No, you do not need high heat for safety if you are using a “fully cooked” ham. These hams are already safe to eat cold. Your goal is simply to heat them to an internal temperature of 140°F for the best flavor and texture. For a fresh, raw ham, you must reach 145°F, but this is best achieved through steady, moderate heat like 325°F rather than high heat, which would burn the outside before the inside is safe.

How do I keep a 10lb spiral ham from drying out during the long cook time?
Spiral hams are the most vulnerable to drying because the pre-cut slices allow moisture to escape. To prevent this, place the ham cut-side down in the roasting pan, add a cup of water or juice to the bottom, and seal the entire pan tightly with foil. Only uncover it at the very end to glaze it.

Can I cook a 10lb ham in a slow cooker instead of an oven?
A 10lb ham is usually too large for a standard 6-quart slow cooker. However, if you have an extra-large 8-quart or 10-quart slow cooker and the ham fits with the lid closed tightly, you can cook it on low for 4 to 6 hours. If the lid won’t close, you are better off using the oven to ensure even heating and food safety.

What should I do if my 10lb ham is still cold in the middle but the outside is done?
This usually happens if the ham was not brought to room temperature before cooking or if the oven was too hot. If this occurs, lower the oven temperature to 300°F, cover the ham tightly with foil to prevent further browning, and continue cooking until the internal thermometer reads 140°F.
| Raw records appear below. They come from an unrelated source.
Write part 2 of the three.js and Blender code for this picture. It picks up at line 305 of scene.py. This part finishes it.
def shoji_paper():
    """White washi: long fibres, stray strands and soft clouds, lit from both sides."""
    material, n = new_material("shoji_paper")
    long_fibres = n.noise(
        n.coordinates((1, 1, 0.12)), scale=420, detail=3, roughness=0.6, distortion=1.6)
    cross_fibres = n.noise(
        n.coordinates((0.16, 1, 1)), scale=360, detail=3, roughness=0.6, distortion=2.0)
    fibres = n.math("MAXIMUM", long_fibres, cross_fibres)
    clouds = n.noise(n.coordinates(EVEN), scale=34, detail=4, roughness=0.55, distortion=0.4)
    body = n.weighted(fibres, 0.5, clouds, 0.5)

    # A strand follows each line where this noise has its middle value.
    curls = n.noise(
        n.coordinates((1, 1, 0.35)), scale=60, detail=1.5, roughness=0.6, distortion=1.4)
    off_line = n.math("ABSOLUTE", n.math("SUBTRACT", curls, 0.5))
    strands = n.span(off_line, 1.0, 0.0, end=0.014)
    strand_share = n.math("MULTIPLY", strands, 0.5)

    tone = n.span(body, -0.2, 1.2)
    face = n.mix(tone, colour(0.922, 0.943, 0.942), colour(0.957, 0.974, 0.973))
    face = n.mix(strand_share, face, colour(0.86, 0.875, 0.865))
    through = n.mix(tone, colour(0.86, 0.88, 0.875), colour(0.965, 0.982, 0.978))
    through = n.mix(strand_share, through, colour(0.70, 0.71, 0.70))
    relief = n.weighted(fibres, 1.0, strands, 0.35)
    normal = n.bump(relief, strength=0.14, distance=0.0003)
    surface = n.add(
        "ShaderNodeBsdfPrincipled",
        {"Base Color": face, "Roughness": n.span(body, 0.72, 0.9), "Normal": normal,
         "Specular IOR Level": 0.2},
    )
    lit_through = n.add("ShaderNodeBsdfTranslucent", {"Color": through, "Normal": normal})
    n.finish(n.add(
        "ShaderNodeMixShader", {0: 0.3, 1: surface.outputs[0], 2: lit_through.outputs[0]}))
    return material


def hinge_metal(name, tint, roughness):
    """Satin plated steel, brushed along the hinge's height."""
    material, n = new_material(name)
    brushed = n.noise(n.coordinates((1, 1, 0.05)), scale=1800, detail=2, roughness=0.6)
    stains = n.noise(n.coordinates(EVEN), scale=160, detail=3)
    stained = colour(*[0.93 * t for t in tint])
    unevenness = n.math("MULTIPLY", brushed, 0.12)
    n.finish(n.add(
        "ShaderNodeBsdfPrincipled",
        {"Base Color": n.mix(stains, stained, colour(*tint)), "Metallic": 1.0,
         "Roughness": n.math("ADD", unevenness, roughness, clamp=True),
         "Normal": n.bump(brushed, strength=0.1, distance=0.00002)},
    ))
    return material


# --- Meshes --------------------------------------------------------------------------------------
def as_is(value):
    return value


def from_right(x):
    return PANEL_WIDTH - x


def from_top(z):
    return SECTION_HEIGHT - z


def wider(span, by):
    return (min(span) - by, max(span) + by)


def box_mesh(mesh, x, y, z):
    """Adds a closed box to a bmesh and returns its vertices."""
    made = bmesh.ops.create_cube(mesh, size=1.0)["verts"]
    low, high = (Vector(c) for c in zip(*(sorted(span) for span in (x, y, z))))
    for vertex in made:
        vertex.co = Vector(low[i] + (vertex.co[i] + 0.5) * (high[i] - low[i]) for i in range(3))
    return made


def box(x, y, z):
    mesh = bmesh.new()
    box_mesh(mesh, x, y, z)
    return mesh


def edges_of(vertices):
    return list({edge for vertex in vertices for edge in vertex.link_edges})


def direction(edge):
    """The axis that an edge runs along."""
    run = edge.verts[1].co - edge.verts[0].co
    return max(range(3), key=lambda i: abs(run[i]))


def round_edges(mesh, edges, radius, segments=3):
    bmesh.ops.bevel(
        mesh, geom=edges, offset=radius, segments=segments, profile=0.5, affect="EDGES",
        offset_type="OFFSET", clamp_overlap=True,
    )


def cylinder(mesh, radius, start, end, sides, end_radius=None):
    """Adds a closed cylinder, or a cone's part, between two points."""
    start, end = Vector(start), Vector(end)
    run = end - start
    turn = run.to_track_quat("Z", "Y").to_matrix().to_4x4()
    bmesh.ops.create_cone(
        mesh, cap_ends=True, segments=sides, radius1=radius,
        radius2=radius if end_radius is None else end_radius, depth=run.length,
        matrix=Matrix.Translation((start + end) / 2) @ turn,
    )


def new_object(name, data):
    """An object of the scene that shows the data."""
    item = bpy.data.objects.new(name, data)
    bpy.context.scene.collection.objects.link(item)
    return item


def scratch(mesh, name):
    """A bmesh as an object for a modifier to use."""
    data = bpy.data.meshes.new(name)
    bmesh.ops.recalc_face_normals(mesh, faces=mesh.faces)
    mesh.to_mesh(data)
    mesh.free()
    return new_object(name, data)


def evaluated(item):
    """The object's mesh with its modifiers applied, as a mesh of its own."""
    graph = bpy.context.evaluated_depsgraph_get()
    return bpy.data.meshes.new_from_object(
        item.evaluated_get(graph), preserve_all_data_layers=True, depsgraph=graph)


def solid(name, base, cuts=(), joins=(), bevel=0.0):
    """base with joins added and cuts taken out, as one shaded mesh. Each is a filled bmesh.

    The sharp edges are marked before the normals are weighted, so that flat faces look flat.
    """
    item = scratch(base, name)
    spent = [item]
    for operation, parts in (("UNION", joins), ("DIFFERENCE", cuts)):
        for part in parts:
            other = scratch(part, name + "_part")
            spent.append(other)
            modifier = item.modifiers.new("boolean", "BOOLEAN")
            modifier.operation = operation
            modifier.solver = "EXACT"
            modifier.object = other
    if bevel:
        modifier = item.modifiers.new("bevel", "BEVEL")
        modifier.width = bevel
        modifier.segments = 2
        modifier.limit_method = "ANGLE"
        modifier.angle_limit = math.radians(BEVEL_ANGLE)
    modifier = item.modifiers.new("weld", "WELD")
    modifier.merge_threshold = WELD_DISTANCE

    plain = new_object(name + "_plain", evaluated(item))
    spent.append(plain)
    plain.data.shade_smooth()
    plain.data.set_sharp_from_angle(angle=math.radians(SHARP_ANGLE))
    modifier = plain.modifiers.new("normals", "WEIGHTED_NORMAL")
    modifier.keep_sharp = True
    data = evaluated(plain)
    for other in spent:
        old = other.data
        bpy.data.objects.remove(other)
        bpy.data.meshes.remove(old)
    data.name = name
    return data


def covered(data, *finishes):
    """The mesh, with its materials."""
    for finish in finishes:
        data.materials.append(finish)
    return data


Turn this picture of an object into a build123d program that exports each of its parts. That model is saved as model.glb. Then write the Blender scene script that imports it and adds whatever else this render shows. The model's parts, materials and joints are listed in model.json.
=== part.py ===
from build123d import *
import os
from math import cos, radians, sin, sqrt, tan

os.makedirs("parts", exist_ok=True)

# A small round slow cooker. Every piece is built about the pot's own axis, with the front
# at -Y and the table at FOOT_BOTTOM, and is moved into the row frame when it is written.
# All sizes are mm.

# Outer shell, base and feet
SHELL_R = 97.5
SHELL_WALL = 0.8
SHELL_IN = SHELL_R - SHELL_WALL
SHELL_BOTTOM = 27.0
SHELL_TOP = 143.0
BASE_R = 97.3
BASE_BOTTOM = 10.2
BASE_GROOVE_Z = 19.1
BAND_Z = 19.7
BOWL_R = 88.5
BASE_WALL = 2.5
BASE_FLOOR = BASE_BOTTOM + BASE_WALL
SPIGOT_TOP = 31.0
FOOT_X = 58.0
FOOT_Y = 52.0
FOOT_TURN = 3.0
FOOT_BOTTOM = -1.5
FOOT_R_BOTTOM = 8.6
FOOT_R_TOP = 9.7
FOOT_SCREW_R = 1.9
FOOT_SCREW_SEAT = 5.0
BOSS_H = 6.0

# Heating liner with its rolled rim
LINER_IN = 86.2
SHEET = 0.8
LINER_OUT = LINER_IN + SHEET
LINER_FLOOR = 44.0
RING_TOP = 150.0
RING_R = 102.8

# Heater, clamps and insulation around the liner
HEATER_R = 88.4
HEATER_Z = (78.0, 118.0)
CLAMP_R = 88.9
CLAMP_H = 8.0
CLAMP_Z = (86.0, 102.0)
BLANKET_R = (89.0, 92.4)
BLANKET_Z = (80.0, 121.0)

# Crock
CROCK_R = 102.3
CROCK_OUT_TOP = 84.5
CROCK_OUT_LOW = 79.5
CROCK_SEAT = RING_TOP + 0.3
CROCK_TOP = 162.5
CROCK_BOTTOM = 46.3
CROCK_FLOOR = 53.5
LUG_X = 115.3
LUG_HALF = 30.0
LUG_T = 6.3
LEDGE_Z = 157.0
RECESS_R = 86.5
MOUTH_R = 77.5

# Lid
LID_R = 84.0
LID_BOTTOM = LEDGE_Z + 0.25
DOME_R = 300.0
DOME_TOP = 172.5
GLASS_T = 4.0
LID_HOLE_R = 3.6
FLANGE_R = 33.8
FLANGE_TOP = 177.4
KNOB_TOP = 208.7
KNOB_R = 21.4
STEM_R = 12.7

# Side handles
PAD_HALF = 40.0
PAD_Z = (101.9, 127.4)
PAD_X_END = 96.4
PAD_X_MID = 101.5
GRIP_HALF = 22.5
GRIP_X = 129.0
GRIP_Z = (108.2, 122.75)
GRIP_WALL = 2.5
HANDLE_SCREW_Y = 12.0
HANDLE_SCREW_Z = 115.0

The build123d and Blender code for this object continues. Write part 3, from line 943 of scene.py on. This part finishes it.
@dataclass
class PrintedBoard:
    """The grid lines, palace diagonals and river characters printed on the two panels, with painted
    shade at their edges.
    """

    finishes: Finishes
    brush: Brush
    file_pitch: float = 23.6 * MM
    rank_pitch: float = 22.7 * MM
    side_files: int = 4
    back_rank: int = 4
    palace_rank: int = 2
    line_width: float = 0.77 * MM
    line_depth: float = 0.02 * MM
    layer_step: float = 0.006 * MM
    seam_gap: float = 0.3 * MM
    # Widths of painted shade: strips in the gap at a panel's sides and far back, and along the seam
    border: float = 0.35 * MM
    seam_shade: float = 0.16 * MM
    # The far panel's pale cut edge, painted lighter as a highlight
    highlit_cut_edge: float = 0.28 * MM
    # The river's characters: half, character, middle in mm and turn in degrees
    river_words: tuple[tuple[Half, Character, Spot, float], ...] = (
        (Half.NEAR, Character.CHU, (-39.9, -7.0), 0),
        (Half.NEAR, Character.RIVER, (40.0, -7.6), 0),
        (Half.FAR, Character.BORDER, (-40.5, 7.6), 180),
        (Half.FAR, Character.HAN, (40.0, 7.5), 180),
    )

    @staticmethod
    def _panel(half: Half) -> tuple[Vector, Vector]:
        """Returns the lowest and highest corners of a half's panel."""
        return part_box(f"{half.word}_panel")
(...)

How much 10lb ham should I calculate per person?
For a 10lb bone-in ham, you should generally account for about 0.75 to 1 pound per person, which means it will serve about 10 to 12 people with some leftovers. For a 10lb boneless ham, you can serve about 15 to 20 people, as there is no weight lost to the bone. Always lean toward more than you think you need, as ham leftovers are incredibly versatile for sandwiches, soups, and breakfast hashes.